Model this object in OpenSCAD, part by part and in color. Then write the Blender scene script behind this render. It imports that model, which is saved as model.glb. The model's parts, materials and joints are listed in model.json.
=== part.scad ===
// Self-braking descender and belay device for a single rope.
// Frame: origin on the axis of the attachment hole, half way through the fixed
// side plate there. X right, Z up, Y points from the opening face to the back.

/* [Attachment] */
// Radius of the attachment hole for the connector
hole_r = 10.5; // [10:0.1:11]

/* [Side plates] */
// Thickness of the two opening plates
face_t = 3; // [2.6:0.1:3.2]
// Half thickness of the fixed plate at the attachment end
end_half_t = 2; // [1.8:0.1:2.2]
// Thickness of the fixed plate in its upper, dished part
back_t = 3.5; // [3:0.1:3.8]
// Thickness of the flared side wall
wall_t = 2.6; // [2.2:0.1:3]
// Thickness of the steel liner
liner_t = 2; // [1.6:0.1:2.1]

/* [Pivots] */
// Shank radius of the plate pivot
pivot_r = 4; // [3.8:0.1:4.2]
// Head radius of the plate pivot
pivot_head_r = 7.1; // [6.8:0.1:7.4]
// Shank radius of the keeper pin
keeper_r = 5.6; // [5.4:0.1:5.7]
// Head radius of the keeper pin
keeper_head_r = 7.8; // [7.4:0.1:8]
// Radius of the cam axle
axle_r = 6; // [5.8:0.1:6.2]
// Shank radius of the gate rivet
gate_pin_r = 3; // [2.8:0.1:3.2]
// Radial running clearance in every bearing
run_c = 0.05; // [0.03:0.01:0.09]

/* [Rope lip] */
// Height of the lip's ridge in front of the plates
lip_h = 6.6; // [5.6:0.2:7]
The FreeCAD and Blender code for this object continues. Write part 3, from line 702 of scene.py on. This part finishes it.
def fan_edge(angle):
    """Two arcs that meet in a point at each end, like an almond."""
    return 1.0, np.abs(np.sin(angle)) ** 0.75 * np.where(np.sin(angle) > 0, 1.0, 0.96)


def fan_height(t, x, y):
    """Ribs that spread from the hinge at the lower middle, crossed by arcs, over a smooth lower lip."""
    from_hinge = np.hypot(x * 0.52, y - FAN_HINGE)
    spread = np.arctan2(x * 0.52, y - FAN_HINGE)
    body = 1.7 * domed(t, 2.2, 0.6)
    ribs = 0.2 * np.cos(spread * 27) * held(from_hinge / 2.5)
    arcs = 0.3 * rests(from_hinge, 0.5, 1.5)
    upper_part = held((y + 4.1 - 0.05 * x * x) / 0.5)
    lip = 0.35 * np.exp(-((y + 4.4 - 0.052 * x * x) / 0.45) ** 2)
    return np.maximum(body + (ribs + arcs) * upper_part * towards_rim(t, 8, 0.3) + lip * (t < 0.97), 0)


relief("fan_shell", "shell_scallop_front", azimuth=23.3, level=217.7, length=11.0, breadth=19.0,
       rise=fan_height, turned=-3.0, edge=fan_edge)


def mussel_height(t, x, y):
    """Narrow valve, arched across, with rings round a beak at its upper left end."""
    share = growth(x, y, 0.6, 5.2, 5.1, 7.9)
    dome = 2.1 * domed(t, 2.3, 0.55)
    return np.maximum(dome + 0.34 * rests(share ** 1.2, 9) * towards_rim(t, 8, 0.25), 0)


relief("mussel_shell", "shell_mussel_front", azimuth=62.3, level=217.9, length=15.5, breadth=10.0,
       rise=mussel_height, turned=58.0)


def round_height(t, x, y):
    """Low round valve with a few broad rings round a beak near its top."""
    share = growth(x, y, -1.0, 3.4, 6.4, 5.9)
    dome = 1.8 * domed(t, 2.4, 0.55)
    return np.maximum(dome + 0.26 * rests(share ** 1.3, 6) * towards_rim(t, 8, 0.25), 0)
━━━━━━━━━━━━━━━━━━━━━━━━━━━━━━
**Work to be completed**
Using the data above, print every record exactly as shown.

**Task result**
Model this object in OpenSCAD, part by part and in color. Then write the Blender scene script behind this render. It imports that model, which is saved as model.glb. The model's parts, materials and joints are listed in model.json.
=== part.scad ===
// Self-braking descender and belay device for a single rope.
// Frame: origin on the axis of the attachment hole, half way through the fixed
// side plate there. X right, Z up, Y points from the opening face to the back.

/* [Attachment] */
// Radius of the attachment hole for the connector
hole_r = 10.5; // [10:0.1:11]

/* [Side plates] */
// Thickness of the two opening plates
face_t = 3; // [2.6:0.1:3.2]
// Half thickness of the fixed plate at the attachment end
end_half_t = 2; // [1.8:0.1:2.2]
// Thickness of the fixed plate in its upper, dished part
back_t = 3.5; // [3:0.1:3.8]
// Thickness of the flared side wall
wall_t = 2.6; // [2.2:0.1:3]
// Thickness of the steel liner
liner_t = 2; // [1.6:0.1:2.1]

/* [Pivots] */
// Shank radius of the plate pivot
pivot_r = 4; // [3.8:0.1:4.2]
// Head radius of the plate pivot
pivot_head_r = 7.1; // [6.8:0.1:7.4]
// Shank radius of the keeper pin
keeper_r = 5.6; // [5.4:0.1:5.7]
// Head radius of the keeper pin
keeper_head_r = 7.8; // [7.4:0.1:8]
// Radius of the cam axle
axle_r = 6; // [5.8:0.1:6.2]
// Shank radius of the gate rivet
gate_pin_r = 3; // [2.8:0.1:3.2]
// Radial running clearance in every bearing
run_c = 0.05; // [0.03:0.01:0.09]

/* [Rope lip] */
// Height of the lip's ridge in front of the plates
lip_h = 6.6; // [5.6:0.2:7]
The FreeCAD and Blender code for this object continues. Write part 3, from line 702 of scene.py on. This part finishes it.
def fan_edge(angle):
    """Two arcs that meet in a point at each end, like an almond."""
    return 1.0, np.abs(np.sin(angle)) ** 0.75 * np.where(np.sin(angle) > 0, 1.0, 0.96)


def fan_height(t, x, y):
    """Ribs that spread from the hinge at the lower middle, crossed by arcs, over a smooth lower lip."""
    from_hinge = np.hypot(x * 0.52, y - FAN_HINGE)
    spread = np.arctan2(x * 0.52, y - FAN_HINGE)
    body = 1.7 * domed(t, 2.2, 0.6)
    ribs = 0.2 * np.cos(spread * 27) * held(from_hinge / 2.5)
    arcs = 0.3 * rests(from_hinge, 0.5, 1.5)
    upper_part = held((y + 4.1 - 0.05 * x * x) / 0.5)
    lip = 0.35 * np.exp(-((y + 4.4 - 0.052 * x * x) / 0.45) ** 2)
    return np.maximum(body + (ribs + arcs) * upper_part * towards_rim(t, 8, 0.3) + lip * (t < 0.97), 0)


relief("fan_shell", "shell_scallop_front", azimuth=23.3, level=217.7, length=11.0, breadth=19.0,
       rise=fan_height, turned=-3.0, edge=fan_edge)


def mussel_height(t, x, y):
    """Narrow valve, arched across, with rings round a beak at its upper left end."""
    share = growth(x, y, 0.6, 5.2, 5.1, 7.9)
    dome = 2.1 * domed(t, 2.3, 0.55)
    return np.maximum(dome + 0.34 * rests(share ** 1.2, 9) * towards_rim(t, 8, 0.25), 0)


relief("mussel_shell", "shell_mussel_front", azimuth=62.3, level=217.9, length=15.5, breadth=10.0,
       rise=mussel_height, turned=58.0)


def round_height(t, x, y):
    """Low round valve with a few broad rings round a beak near its top."""
    share = growth(x, y, -1.0, 3.4, 6.4, 5.9)
    dome = 1.8 * domed(t, 2.4, 0.55)
    return np.maximum(dome + 0.26 * rests(share ** 1.3, 6) * towards_rim(t, 8, 0.25), 0)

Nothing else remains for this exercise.